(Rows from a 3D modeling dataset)
##############################

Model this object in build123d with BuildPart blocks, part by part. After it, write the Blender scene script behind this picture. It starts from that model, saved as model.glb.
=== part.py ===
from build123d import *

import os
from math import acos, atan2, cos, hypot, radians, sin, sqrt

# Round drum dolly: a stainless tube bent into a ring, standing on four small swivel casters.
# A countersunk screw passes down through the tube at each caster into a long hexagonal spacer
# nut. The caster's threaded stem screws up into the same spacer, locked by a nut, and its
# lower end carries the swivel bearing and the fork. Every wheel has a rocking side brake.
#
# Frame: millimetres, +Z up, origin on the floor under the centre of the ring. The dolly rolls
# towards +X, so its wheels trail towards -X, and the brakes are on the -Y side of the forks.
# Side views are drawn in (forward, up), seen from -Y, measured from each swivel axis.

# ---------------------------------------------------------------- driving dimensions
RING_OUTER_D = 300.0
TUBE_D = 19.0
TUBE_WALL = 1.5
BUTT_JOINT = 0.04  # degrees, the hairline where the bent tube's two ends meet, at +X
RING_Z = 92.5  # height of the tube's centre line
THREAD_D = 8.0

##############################

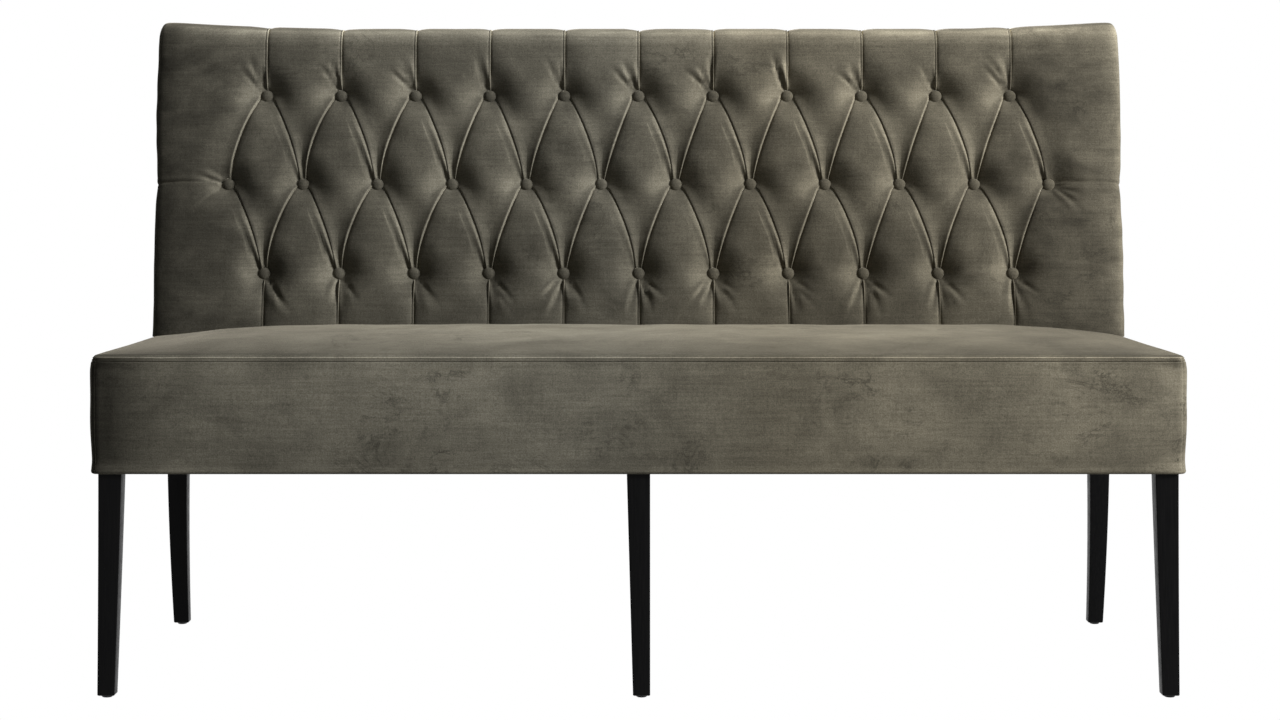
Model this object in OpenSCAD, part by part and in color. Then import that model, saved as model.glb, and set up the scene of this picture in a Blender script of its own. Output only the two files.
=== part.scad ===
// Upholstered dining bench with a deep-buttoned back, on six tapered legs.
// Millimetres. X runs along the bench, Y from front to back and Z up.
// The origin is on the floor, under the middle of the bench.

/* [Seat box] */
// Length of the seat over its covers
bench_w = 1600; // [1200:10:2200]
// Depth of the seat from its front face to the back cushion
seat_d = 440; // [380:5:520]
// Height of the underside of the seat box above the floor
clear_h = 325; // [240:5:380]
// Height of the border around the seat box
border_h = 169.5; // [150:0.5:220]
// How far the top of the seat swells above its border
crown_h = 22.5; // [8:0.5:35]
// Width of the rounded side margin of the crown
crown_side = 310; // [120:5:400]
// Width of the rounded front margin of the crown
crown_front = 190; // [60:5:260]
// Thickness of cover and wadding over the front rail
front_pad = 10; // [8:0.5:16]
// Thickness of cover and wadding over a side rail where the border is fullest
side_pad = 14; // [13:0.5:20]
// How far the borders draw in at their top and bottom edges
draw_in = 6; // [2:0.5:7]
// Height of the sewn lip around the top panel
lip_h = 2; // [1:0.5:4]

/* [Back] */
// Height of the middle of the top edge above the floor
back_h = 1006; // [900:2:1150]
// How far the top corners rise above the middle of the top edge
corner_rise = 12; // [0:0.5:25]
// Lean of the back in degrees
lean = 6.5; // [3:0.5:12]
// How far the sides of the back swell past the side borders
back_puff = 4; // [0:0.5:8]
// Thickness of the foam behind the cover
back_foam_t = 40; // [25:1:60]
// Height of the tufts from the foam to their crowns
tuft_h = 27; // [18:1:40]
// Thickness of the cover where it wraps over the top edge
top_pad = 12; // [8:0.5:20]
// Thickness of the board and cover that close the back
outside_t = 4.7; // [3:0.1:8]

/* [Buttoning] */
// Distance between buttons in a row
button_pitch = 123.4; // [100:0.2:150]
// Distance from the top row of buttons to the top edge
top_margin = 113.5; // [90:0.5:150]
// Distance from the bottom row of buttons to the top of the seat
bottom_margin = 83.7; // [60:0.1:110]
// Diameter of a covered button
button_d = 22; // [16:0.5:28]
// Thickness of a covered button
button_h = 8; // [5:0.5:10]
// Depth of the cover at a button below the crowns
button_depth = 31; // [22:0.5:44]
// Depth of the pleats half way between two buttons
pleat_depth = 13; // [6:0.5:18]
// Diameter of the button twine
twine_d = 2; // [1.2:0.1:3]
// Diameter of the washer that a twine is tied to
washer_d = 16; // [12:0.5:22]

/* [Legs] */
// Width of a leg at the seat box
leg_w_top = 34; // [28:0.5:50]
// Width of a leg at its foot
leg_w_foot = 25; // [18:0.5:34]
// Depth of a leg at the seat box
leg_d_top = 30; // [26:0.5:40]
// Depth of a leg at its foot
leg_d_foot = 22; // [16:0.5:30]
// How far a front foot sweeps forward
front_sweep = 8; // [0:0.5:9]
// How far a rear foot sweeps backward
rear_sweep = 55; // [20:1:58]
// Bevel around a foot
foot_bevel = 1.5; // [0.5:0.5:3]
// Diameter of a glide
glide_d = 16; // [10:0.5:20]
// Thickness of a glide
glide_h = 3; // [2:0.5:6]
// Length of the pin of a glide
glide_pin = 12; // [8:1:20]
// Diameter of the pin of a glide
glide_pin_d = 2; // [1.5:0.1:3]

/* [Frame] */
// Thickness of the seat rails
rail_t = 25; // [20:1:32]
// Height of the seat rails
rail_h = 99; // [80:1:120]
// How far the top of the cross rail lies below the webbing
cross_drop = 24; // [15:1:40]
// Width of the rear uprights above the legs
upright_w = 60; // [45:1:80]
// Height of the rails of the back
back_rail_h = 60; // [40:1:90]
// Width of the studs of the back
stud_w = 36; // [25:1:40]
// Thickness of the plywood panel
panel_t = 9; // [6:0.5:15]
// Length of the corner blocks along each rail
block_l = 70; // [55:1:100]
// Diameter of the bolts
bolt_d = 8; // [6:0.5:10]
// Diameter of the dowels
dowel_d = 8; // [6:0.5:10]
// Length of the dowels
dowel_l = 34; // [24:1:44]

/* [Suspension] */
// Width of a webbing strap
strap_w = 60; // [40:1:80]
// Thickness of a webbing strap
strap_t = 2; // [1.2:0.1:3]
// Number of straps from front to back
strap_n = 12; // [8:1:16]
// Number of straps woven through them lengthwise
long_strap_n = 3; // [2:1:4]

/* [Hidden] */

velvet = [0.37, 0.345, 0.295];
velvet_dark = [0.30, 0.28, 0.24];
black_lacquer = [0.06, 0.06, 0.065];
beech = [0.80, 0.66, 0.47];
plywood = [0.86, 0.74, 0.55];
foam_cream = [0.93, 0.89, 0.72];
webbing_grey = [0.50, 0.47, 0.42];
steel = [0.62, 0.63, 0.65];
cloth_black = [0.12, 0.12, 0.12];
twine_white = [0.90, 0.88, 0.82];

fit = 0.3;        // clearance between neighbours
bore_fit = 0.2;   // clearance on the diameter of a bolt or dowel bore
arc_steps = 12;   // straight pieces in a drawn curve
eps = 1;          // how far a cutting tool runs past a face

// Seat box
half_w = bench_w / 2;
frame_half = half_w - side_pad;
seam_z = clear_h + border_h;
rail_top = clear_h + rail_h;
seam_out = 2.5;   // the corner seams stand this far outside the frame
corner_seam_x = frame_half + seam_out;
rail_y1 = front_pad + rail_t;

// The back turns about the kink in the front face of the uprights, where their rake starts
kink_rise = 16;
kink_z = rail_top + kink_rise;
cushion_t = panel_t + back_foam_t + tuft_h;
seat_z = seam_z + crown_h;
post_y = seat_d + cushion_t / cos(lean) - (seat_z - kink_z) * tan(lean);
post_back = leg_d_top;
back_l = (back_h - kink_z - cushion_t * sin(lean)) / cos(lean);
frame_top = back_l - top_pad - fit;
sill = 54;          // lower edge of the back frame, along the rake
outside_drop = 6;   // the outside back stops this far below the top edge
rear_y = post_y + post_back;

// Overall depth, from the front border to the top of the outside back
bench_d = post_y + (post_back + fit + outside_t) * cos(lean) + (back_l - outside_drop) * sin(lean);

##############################

The problem. Everything from the line with "Model this object in build123d" through the line with "from math import", both ends included, should be repeated exactly; nothing else should appear.

Finished exercise.
Model this object in build123d with BuildPart blocks, part by part. After it, write the Blender scene script behind this picture. It starts from that model, saved as model.glb.
=== part.py ===
from build123d import *

import os
from math import acos, atan2, cos, hypot, radians, sin, sqrt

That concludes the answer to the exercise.